An AI document hub helps teams organize shipment files, match documents to containers, detect missing information, and understand blockers earlier. It supports human operators by making shipment records easier to search and act on.
Can better document management eliminate detention and demurrage?
No. Better document management cannot eliminate all detention and demurrage risk because many delays come from port congestion, appointment limits, chassis availability, customs holds, and other outside factors. It can help teams see document-related blockers earlier and respond with better information.
Conclusion
Freight delays often start as document problems.
A missing Delivery Order can block pickup. A buried Arrival Notice can slow planning. An incomplete Commercial Invoice can delay clearance. A missing POD can hold up billing. A lost appointment confirmation can leave a team unsure whether the container is actually ready to move.

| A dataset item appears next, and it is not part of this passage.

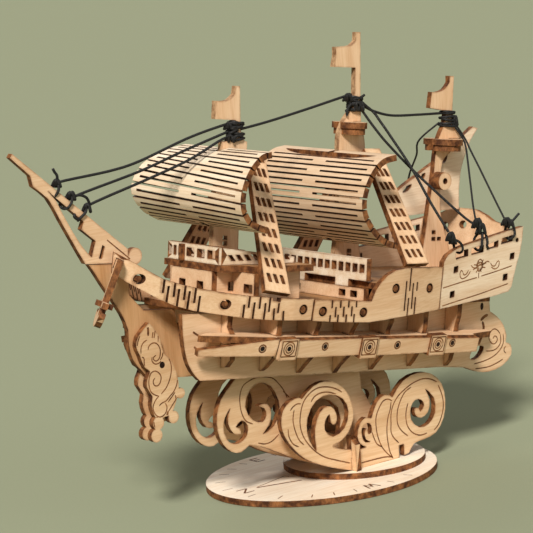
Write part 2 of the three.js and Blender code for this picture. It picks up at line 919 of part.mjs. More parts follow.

For import, drayage, and logistics teams, the answer is not just more storage. It is better shipment document intelligence.
Zettel AI helps teams turn scattered emails, PDFs, and shipment documents into organized, searchable shipment records so teams can see what is missing, what is blocked, and what needs action next.
That is the real value of an AI document hub: not magic, not guarantees, and not fully hands-off freight operations. Just clearer records, earlier signals, better operational context, and faster team action before document problems become bigger freight problems.